Sightsong

自縄自縛日記

ユルマズ・ギュネイ(1) 『路(Yol)』

2009-10-18 22:07:40 | 中東・アフリカ

円高の内にと思い、トルコ製のユルマズ・ギュネイのDVDボックスを買ってしまった。5作品で50ドル未満だから、まあ買い得である。英語字幕が入っているが、1枚だけトルコ語のみ(これは雰囲気を観るしかない)。

クルド人として生まれたギュネイは、俳優としてスタートし、のちに監督として多くの作品を撮っている。一方では反国家危険分子として3度投獄され、合計12年間の獄中生活を送っている(求刑を通算すると100年を超える)。獄中でも写真、録音などを受け取りつつ監督として指示していた。

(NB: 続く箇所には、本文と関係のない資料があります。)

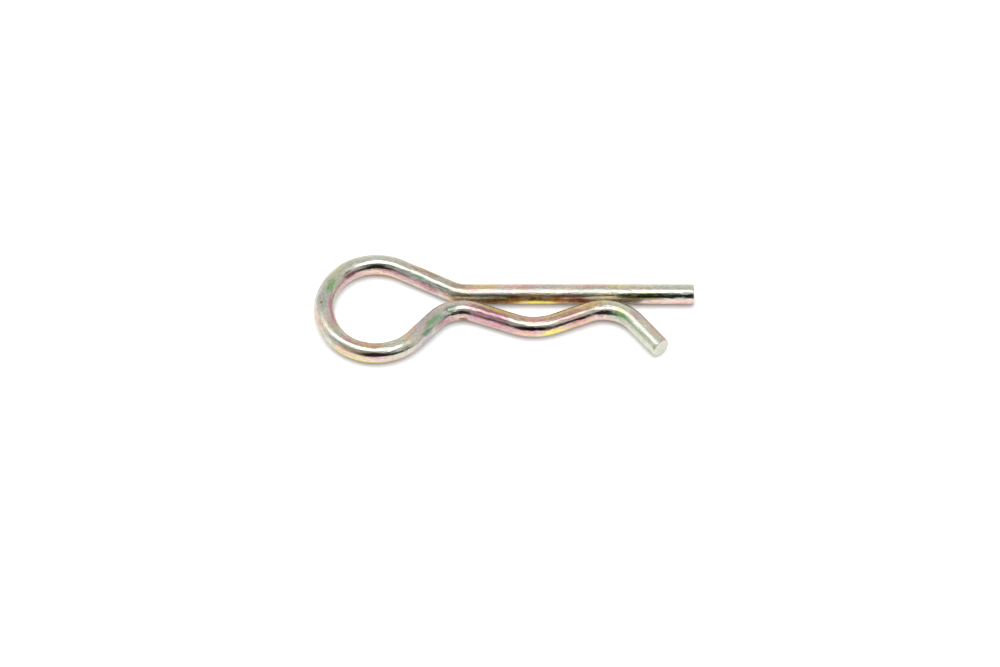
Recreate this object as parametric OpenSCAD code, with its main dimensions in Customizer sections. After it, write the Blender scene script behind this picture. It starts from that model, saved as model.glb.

トルコ国内でも相当の人気があったようで、意識は常に民衆の側にあったと評価されている。このような社会の不公平性への視点を強く打ち出す者は、軍の力が強かった政治とは相容れないものだったのだろう。

「芸術は一般に階級闘争の要素であり、他の芸術のように映画はこの闘争に貢献しなければならないと私は考えています。この意味ですべての芸術家は戦士であり、私の映画が戦闘的映画であると同様に、私はさらにこの道を歩んでいこうと考えています。」
(ユルマズ・ギュネイ「セルフポートレイト」、『ユルマズ・ギュネイ リアリズムの詩的飛躍』(欧日協会・ユーロスペース、1985年)所収)

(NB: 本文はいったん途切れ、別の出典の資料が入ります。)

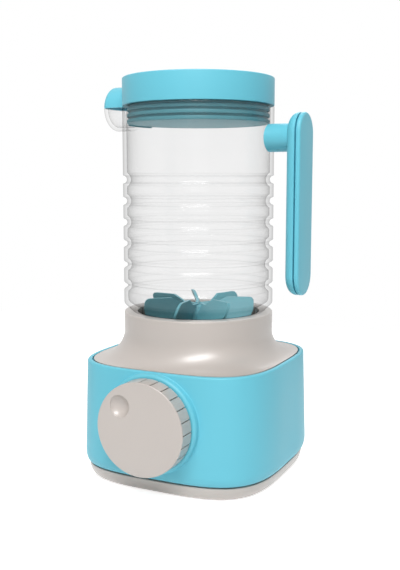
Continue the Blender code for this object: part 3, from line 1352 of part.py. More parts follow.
def make_blades(jar_frame):
    blade_axis = axis_empty("blade_axis", (0, 0, JAR_FLOOR_TOP), jar_frame)
    hub_bottom = JAR_BOSS_TOP + GAP
    hub_top = hub_bottom + HUB_HEIGHT
    bottom = JAR_FLOOR_TOP + BLADE_FLOOR_GAP
    middle = bottom + BLADE_HEIGHT / 2
    half_height = BLADE_HEIGHT / 2 / math.cos(BLADE_TILT)
    rotor = cylinder("blade_rotor", HUB_RADIUS, hub_bottom, hub_top)
    outline = blade_outline(-half_height, half_height)
    for index in range(BLADE_COUNT):
        blade = extruded("blade", outline, -BLADE_THICKNESS / 2, BLADE_THICKNESS / 2)
        stand = Matrix.Rotation(math.pi / 2, 4, "X")
        tilt = Matrix.Rotation(-BLADE_TILT, 4, "X")
        turn = Matrix.Rotation(FIRST_BLADE_ANGLE + math.tau * index / BLADE_COUNT, 4, "Z")
        blade.matrix_world = Matrix.Translation((0, 0, middle)) @ turn @ tilt @ stand
        join(rotor, blade)
    bore_top = hub_bottom + BLADE_SPINDLE_BITE
    bore_radius = BLADE_SPINDLE_RADIUS + GAP
    cut(rotor, cylinder("rotor_bore", bore_radius, hub_bottom - CUT_OVERRUN, bore_top))
    keep(rotor, TEAL, blade_axis)
    cup_bottom = WELL_FLOOR + COUPLING_LIFT
    socket_top = cup_bottom + COUPLING_ENGAGEMENT + GAP
    cup_top = socket_top + COUPLING_ROOF
    hex_radius = COUPLING_HEX_RADIUS + RUNNING_GAP / math.cos(math.pi / 6)
    cup_radius = hex_radius + COUPLING_CUP_WALL
    cup = cylinder("blade_coupling", cup_radius, cup_bottom, cup_top, sides=MIDDLE_SIDES)
    cut(cup, cylinder("cup_hex", hex_radius, cup_bottom - CUT_OVERRUN, socket_top, sides=6))
    cut(cup, cylinder("cup_bore", bore_radius, cup_bottom, cup_top + CUT_OVERRUN))
    keep(cup, WHITE, blade_axis)
    keep(cylinder("blade_spindle", BLADE_SPINDLE_RADIUS, socket_top, bore_top - GAP), STEEL, blade_axis)


def make_lid(jar_frame):
    lid_frame = axis_empty("lid_frame", (0, 0, LID_BOTTOM), jar_frame)
    top = LID_BOTTOM + LID_HEIGHT
    inner = JAR_RADIUS - LID_WALL
    profile = [(0, top)]
    profile += quarter_round(
        JAR_RADIUS - LID_EDGE_ROUNDING, top, JAR_RADIUS, top - LID_EDGE_ROUNDING, FINE_CORNER_STEPS
    )
    profile += [(JAR_RADIUS, LID_BOTTOM), (inner, LID_BOTTOM), (inner, LID_CEILING), (0, LID_CEILING)]
    cap = turned("lid_cap", profile)
    beak = spout_solid("lid_beak", SPOUT_RADIUS, SPOUT_REACH, SPOUT_DOME, LID_WALL / 2)
    cut(beak, half_space("below_lid", JAR_RIM - SPOUT_RADIUS - CUT_OVERRUN, LID_BOTTOM))
    hollow = spout_solid(
        "beak_hollow",
        SPOUT_RADIUS - SPOUT_WALL,
        SPOUT_REACH - SPOUT_WALL,
        SPOUT_DOME - SPOUT_WALL / 2,
        -GAP,
    )
    join(cap, beak)
    cut(cap, hollow)
    keep(cap, BLUE, lid_frame)
    shoulder = inner - GAP
    plug_bottom = LID_BOTTOM - PLUG_DEPTH
    plug_radius = JAR_BORE - SEAL_GAP - SEAL_LIP - SEAL_WALL - GAP
    plug_top = LID_CEILING - GAP
    plug = turned(
        "lid_plug",
        [
            (shoulder - PLUG_WALL, plug_top),
            (shoulder, plug_top),
            (shoulder, LID_BOTTOM),
            (plug_radius, LID_BOTTOM),
            (plug_radius, plug_bottom),
            (0, plug_bottom),
            (0, plug_bottom + PLUG_FLOOR),
            (plug_radius - PLUG_WALL, plug_bottom + PLUG_FLOOR),
            (plug_radius - PLUG_WALL, LID_BOTTOM + PLUG_WALL),
            (shoulder - PLUG_WALL, LID_BOTTOM + PLUG_WALL),
        ],
        closed=True,
    )
    keep(plug, TEAL, lid_frame)
    make_seal(lid_frame, plug_radius + GAP, plug_bottom)


def make_seal(lid_frame, inner, bottom):
    """The sleeve of the plug, with a groove above each lip. It shuts the spout with a plain land and a tongue below."""
    outer = inner + SEAL_WALL
    lip = outer + SEAL_LIP
    top = LID_BOTTOM - GAP
    tongue = JAR_RIM - SPOUT_RADIUS + SPOUT_WALL + SEAL_TONGUE_GAP
    seal = turned("lid_seal", [(inner, top), (lip, top), (lip, tongue), (inner, tongue)], closed=True)
    foot_low = tongue - GAP - CUT_OVERRUN
    foot = turned("seal_foot", [(0, bottom), (JAR_RADIUS, bottom), (JAR_RADIUS, tongue - GAP), (0, tongue - GAP)])
    cut(foot, box("spout_tongue", (-JAR_RADIUS, -SPOUT_RADIUS, foot_low), (0, SPOUT_RADIUS, LID_BOTTOM)))
    cut(seal, foot)
    for index in range(SEAL_LIPS):
        lip_top = bottom + SEAL_LIP_PITCH * index + SEAL_LIP_HEIGHT
        next_lip = bottom + SEAL_LIP_PITCH * (index + 1)
        outline = [(outer, next_lip), (JAR_RADIUS, next_lip), (JAR_RADIUS, lip_top), (outer, lip_top)]
        groove = turned("seal_groove", outline, closed=True)
        cut(groove, box("spout_land", (-JAR_RADIUS, -SPOUT_RADIUS, bottom), (0, SPOUT_RADIUS, LID_BOTTOM)))
        cut(seal, groove)
    keep(seal, TEAL, lid_frame)


def stadium(width, length, inset):
    """An upright outline with half-round ends, drawn in by the inset, as (across, height)."""
    radius = width / 2 - inset
    straight = (length - width) / 2
    points = []
    for end in (1, -1):
        for index in range(STADIUM_STEPS + 1):
            turn = math.pi * index / STADIUM_STEPS
            points.append((end * radius * math.cos(turn), end * (straight + radius * math.sin(turn))))
    return points


def handle_plate(name, start, end, inset=0):
    plate = extruded(name, stadium(HANDLE_WIDTH, HANDLE_LENGTH, inset), start, end)
    turn = Matrix.Rotation(math.pi / 2, 4, "Z") @ Matrix.Rotation(math.pi / 2, 4, "X")
    plate.data.transform(Matrix.Translation((0, 0, HANDLE_MIDDLE)) @ turn)
    return plate


def handle_shell(name):
    """The half on the jar's side, whose edge is rounded from its face out to the seam."""
    built = bmesh.new()
    rows = []
    levels = []
    for index in range(CORNER_STEPS + 1):
        turn = math.pi / 2 * index / CORNER_STEPS
        depth = HANDLE_INNER_FACE + HANDLE_INNER_ROUNDING * (1 - math.cos(turn))
        levels.append((HANDLE_INNER_INSET * (1 - math.sin(turn)), depth))
    levels.append((0, HANDLE_INNER_BACK))
    for inset, depth in levels:
        outline = stadium(HANDLE_WIDTH, HANDLE_LENGTH, inset)
        rows.append([built.verts.new((depth, across, HANDLE_MIDDLE + height)) for across, height in outline])
    built.faces.new(rows[0])
    built.faces.new(rows[-1])
    count = len(rows[0])
    for first, second in zip(rows, rows[1:]):
        for index in range(count):
            following = (index + 1) % count
            built.faces.new((first[index], first[following], second[following], second[index]))
    return mesh_object(name, built)


def rounded(obj, width):
    bevel = obj.modifiers.new("rounding", "BEVEL")
    bevel.width = width
    bevel.segments = FINE_CORNER_STEPS
    bevel.limit_method = "ANGLE"
    bevel.angle_limit = SMOOTH_ANGLE
    return obj


def make_handle(jar_frame):
    inner = handle_shell("handle_inner")
    step = handle_plate(
        "handle_step",
        HANDLE_INNER_BACK - HANDLE_STEP_HEIGHT,
        HANDLE_INNER_BACK + HANDLE_STEP_HEIGHT,
        HANDLE_STEP_INSET,
    )
    axis_place = (0, HANDLE_BOSS_AXIS)
    boss_start = JAR_RADIUS - HANDLE_BOSS_RADIUS
    boss_end = HANDLE_INNER_FACE + HANDLE_INNER_THICKNESS / 2
    boss = cylinder_along(
        "handle_boss", HANDLE_BOSS_RADIUS, "X", boss_start, boss_end, axis_place, MIDDLE_SIDES
    )
    boss_bore = cylinder_along(
        "boss_bore",
        HANDLE_BOSS_RADIUS - HANDLE_BOSS_WALL,
        "X",
        boss_start - CUT_OVERRUN,
        HANDLE_INNER_FACE,
        axis_place,
    )
    jar_clearance = cylinder(
        "jar_clearance",
        JAR_RADIUS + GAP,
        HANDLE_BOSS_AXIS - 2 * HANDLE_BOSS_RADIUS,
        HANDLE_BOSS_AXIS + 2 * HANDLE_BOSS_RADIUS,
        sides=ROUND_SIDES,
    )
    hole = cylinder_along(
        "handle_screw_hole",
        HANDLE_SCREW_RADIUS + GAP,
        "X",
        HANDLE_INNER_FACE - CUT_OVERRUN,
        HANDLE_OUTER_FACE + CUT_OVERRUN,
        axis_place,
    )
    head_seat = HANDLE_INNER_BACK + HANDLE_STEP_HEIGHT - HANDLE_SCREW_HEAD_HEIGHT - GAP
    sink = cylinder_along(
        "handle_screw_sink",
        HANDLE_SCREW_HEAD_RADIUS + GAP,
        "X",
        head_seat,
        HANDLE_OUTER_FACE + CUT_OVERRUN,
        axis_place,
    )
    stud_end = HANDLE_INNER_FACE - GAP
    stud = cylinder_along(
        "handle_stud", HANDLE_STUD_RADIUS, "X", boss_start, stud_end, axis_place, MIDDLE_SIDES
    )
    pilot = cylinder_along(
        "stud_pilot",
        HANDLE_SCREW_RADIUS + GAP,
        "X",
        stud_end - HANDLE_SCREW_BITE - GAP,
        stud_end + CUT_OVERRUN,
        axis_place,
    )
    cut(stud, jar_clearance, pilot)
    keep(stud, CLEAR, jar_frame)
    join(inner, step, boss)
    cut(inner, boss_bore, jar_clearance, hole, sink)
    outer_end = HANDLE_OUTER_FACE + HANDLE_OUTER_THICKNESS
    outer = handle_plate("handle_outer", HANDLE_OUTER_FACE, outer_end)
    rounded(outer, HANDLE_EDGE_ROUNDING)
    upper_peg = HANDLE_BOSS_AXIS - HANDLE_BOSS_RADIUS - HANDLE_PEG_RADIUS - HANDLE_PEG_BELOW_BOSS
    lower_peg = HANDLE_TOP - HANDLE_LENGTH + HANDLE_WIDTH / 2
    for peg_height in (upper_peg, lower_peg):
        place = (0, peg_height)
        peg_end = HANDLE_OUTER_FACE - HANDLE_PEG_LENGTH
        peg_root = HANDLE_OUTER_FACE + HANDLE_OUTER_THICKNESS / 2
        hole_mouth = HANDLE_OUTER_FACE + CUT_OVERRUN
        peg = cylinder_along("handle_peg", HANDLE_PEG_RADIUS, "X", peg_end, peg_root, place)
        peg_hole = cylinder_along(
            "handle_peg_hole", HANDLE_PEG_RADIUS + GAP, "X", peg_end - GAP, hole_mouth, place
        )
        join(outer, peg)
        cut(inner, peg_hole)
    keep(inner, BLUE, jar_frame)
    keep(outer, BLUE, jar_frame)
    reach = head_seat + GAP / 2 - (HANDLE_INNER_FACE - GAP) + HANDLE_SCREW_BITE
    profile = [
        (0, HANDLE_SCREW_HEAD_HEIGHT),
        (HANDLE_SCREW_HEAD_RADIUS, HANDLE_SCREW_HEAD_HEIGHT),
        (HANDLE_SCREW_HEAD_RADIUS, 0),
        (HANDLE_SCREW_RADIUS, 0),
        (HANDLE_SCREW_RADIUS, -reach),
        (0, -reach),
    ]
    handle_screw = turned("handle_screw", profile, SMALL_SIDES)
    lie_along(handle_screw, (1, 0, 0), (head_seat + GAP / 2, 0, HANDLE_BOSS_AXIS))
    keep(handle_screw, STEEL, jar_frame)


def main():
    make_base_shell()
    make_base_cover()
    make_base_tray()
    make_feet_and_case_screws()
    make_battery_bay()
    make_dial()
    make_switch()
    make_gear_frame()
    make_drive()
    make_motor()
    make_leads()
    jar_frame = axis_empty("jar_frame", (0, 0, JAR_FOOT))
    make_jar(jar_frame)
    make_blades(jar_frame)
    make_lid(jar_frame)
    make_handle(jar_frame)


main()
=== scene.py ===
"""Looks of the toy blender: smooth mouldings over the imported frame, their finishes, light and camera.

Metres, +Z up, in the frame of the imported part. The dial faces -Y, the handle is at +X and the spout at -X.
"""

import json
import math

import bmesh
import bpy
from mathutils import Matrix, Vector


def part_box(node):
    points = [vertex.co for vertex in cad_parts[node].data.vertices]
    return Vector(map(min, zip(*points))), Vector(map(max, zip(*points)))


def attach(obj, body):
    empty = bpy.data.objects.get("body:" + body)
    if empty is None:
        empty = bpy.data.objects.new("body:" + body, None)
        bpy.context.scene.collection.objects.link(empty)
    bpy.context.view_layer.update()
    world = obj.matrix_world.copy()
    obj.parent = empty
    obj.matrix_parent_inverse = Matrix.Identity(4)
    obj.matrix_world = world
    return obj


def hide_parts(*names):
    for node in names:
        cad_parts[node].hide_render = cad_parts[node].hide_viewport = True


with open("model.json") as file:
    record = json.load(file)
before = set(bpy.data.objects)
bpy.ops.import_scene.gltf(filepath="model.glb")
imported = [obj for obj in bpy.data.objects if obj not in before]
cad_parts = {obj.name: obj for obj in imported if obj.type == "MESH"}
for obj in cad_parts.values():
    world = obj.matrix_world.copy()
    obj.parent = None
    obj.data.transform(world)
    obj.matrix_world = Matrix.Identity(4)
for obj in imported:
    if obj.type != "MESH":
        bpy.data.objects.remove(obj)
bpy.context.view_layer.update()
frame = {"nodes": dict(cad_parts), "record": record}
COLLECTION = bpy.context.scene.collection

# Facets and small allowances
ROUND_SIDES = 144
SPOUT_SIDES = 72
HUB_SIDES = 64
BASE_SIDES = 192
END_SIDES = 32
ARC_STEPS = 5
CURVE_STEPS = 12
JAR_ARC_STEPS = 3
SMOOTH_ANGLE = 38
SKIN = 0.00005
OVERRUN = 0.002
SMALL_EDGE = 0.0003

# Sizes read from the frame
SHELL_LOW, SHELL_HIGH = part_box("base_shell")
COVER_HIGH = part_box("base_cover")[1]
TRAY_LOW, TRAY_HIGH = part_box("base_tray")
DIAL_LOW, DIAL_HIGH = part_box("dial")
JAR_LOW, JAR_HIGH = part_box("jar")
CAP_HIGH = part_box("lid_cap")[1]
PLUG_LOW, PLUG_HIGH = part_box("lid_plug")
SEAL_LOW, SEAL_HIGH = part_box("lid_seal")
ROTOR_LOW, ROTOR_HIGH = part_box("blade_rotor")
INNER_LOW, INNER_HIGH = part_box("handle_inner")
OUTER_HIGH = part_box("handle_outer")[1]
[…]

ギュネイの代表作は以下の通りである。(DVDボックスに収録されている作品は★印)

?(Hudutların Kanunu) 1960年代 ★
 他、60年代にも作品
希望(Umut) 1970年 ★
エレジー(Agit) 1971年
歩兵オスマン(Piyade Osman) 1970年
七人の疲れた人びと(Yedi belalıar) 1970年
逃亡者たち(Kacaklar) 1971年
高利貸し(Vurguncular) 1971年
いましめ(Ibret) 1971年
明日は最後の日(Yarin son gundur) 1971年
絶望の人びと(Umutsuzlar) 1971年
苦難(Acı) 1971年
父(Baba) 1971年
友(Arkadas) 1974年
不安(Endise) 1974年
不幸な人々(Zavallılar) 1975年
群れ(Sürü) 1978年(獄中監督) ★
敵(Düsman) 1979年(獄中監督)
路(Yol) 1982年(獄中監督) ★
壁(Duvar) 1983年 ★

最初に、唯一知っていた『路(Yol)』を観た。

刑務所の囚人たち。家族や恋人からの手紙を待ちわびて暮らしている。そんな彼らに、期限付きでの仮釈放の許可が出た。それぞれ自分の家に帰るが、何年もの月日が待つ者に与えた影響は大きかった。ある男は、妻の親兄弟から恥だ敵だと罵られる。そして別の男の妻は、娼婦となり、気付いた親に連れ戻され、鎖を付けて監禁されている。極寒の雪の中を連れ帰ることを許されるが、それは監禁で弱った娘を殺してくれという意図でもあった。

まずは、名誉と恥辱に対する観念がずいぶん重たいことに驚かされる。しかしそれよりも、悲惨な状況を作り出している軍の圧制、社会の不公正に対する怒りの念が、フィルム全体から体液のように滲み出していることが特筆すべき点だろう。怯えて暮らす男の家族は、「それでもクルドよりはましだ」と呟くのだった。

ギュネイは、『路』の撮影直後、仮釈放のままフランスに政治亡命、3年後に47歳で亡くなっている。